Age: The younger you are, the lower your price will be, since your risk of passing away is much less likely. As you age this price jumps accordingly, as your health is more likely to decline.

Gender: Men typically pay more than women, as women tend to live longer, by about seven years. So two applicants of identical health and age will pay a different price on the basis of their gender, with men usually paying more.

Medical history: Pre-existing conditions like diabetes, high blood pressure, and cancer can affect the cost of your premium (or in some cases, if you can get coverage at all).

Coverage amount: The coverage amount you decide on can impact the cost of your monthly premiums—the larger the coverage amount, the more you will pay.

Type of insurance: Term life insurance, since it’s only active for an agreed upon length of time and doesn’t accumulate a cash value, is less expensive than permanent life insurance, which can cost between seven to ten times more.

Lifestyle risk: If you have a dangerous occupation (ie. miner, roofer) or risky hobbies (ie. skydiving, surfing), this could impact your premiums as you’re more at risk than the average person.

What level of life insurance coverage should employers offer?

Employers typically offer one to two times an employee’s salary, with the option for employees to flex up coverage. Flex up coverage can be as high as seven to ten times the employee’s salary. 

Some employees may choose to top up their coverage with an additional individual policy as well, as group life insurance policies can provide a smaller payout than the employee thinks their family might need.

Curious what companies around the world offer for life insurance coverage? Learn more in our country guides.

Why employers should offer life insurance as a benefit

Life insurance gives your employees peace of mind to know that their loved ones will be taken care of in the worst case scenario–and that’s no small consideration when talent is considering applying to roles with your company, or choosing to stay.

In fact, with more and more prospective employees viewing benefits as more important than their salary, including life insurance is essential in building a comprehensive benefits package that attracts and retains talent. 

This is partially because life insurance can be pricey for employees to get outside of work. According to the Insurance Barometer Study from Life Happens and LIMRA, 49% of people who don’t have life insurance say the reason why they don’t have coverage is because life insurance is too expensive—so introducing this as a benefit can eliminate that barrier for your employees.
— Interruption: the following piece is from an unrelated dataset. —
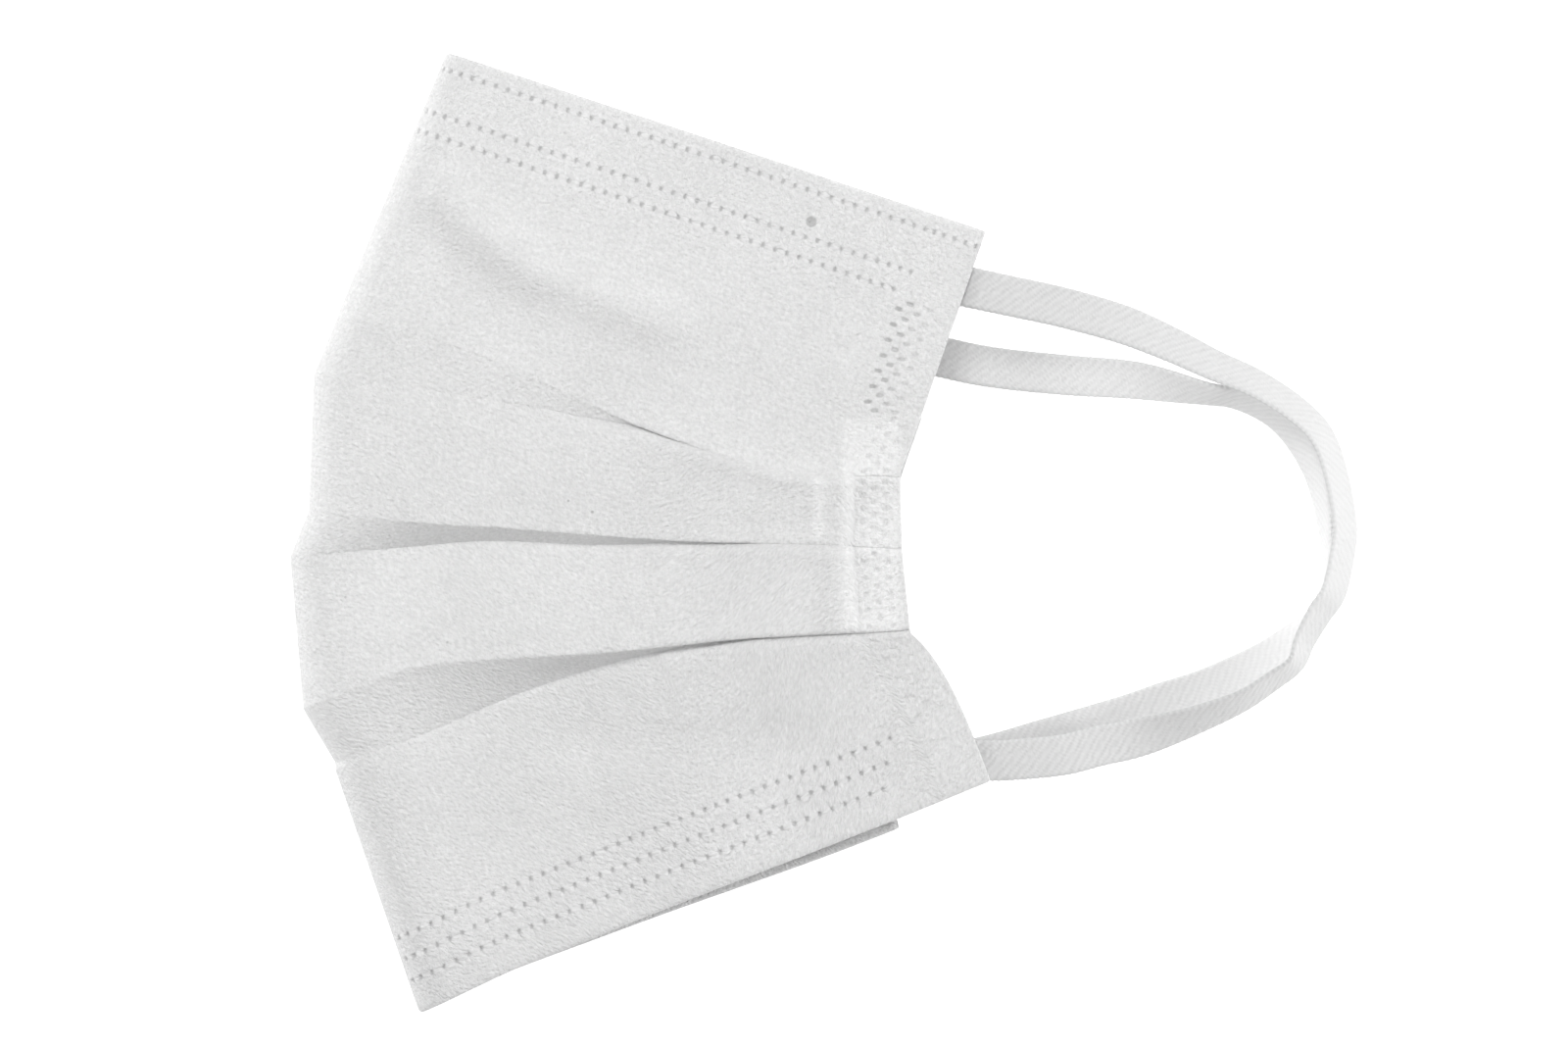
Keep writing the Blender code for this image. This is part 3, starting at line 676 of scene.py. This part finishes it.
def press_dots(shape, across, dots):
    """Presses a round-cornered dent into the cell of each dot, and marks how dark it is."""
    pressed = shape.verts.layers.float.new("pressed")
    if not dots:
        return
    by_cell = faces_by_cell(shape, across)
    shared = []
    for dot in dots:
        if dot.span == WIDE_CELL:
            other = by_cell[(dot.column + 1, dot.row)]
            shared += [edge for edge in by_cell[(dot.column, dot.row)].edges if other in edge.link_faces]
    bmesh.ops.dissolve_edges(shape, edges=shared)
    by_cell = faces_by_cell(shape, across)
    cells = []
    for dot in dots:
        face = by_cell[(dot.column, dot.row)]
        corner = {(v.index % across - dot.column, v.index // across - dot.row): v.co.copy() for v in face.verts}
        ends = [corner[(0, 0)], corner[(dot.span, 0)], corner[(0, 1)], corner[(dot.span, 1)]]
        centre = sum(ends, Vector()) / 4.0
        right = (ends[1] + ends[3] - ends[0] - ends[2]).normalized()
        below = (ends[2] + ends[3] - ends[0] - ends[1]).normalized()
        cells.append((face, centre, right, below, -face.normal.copy(), dot))
    faces = [cell[0] for cell in cells]
    for size, share, mark in ((1.0, -0.2, 0.1), (0.74, 1.0, 1.0)):
        bmesh.ops.inset_individual(shape, faces=faces, thickness=0.00005, depth=0.0, use_interpolate=True)
        for face, centre, right, below, inward, dot in cells:
            for vertex in face.verts:
                way = vertex.co - centre
                place = centre + right * (dot.wide * size * side_of(way.dot(right)))
                place += below * (dot.tall * size * side_of(way.dot(below)))
                vertex.co = place + inward * (dot.depth * share)
                vertex[pressed] = mark * dot.mark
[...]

Curious how your company’s employee benefits stack up to other employers’ offerings? Use our benefits benchmarking tool to see how you compare.

Conclusion

Life insurance is a simple and affordable benefit employers can offer their teams that gives employees peace of mind. With group life insurance, employees are rated as a group, meaning less expensive rates than if they were to apply individually. And for employers, having this core benefit can mean attracting and retaining talent that expects to see life insurance in their offerings. All in all, life insurance is a must-have when building the best benefits package for your team.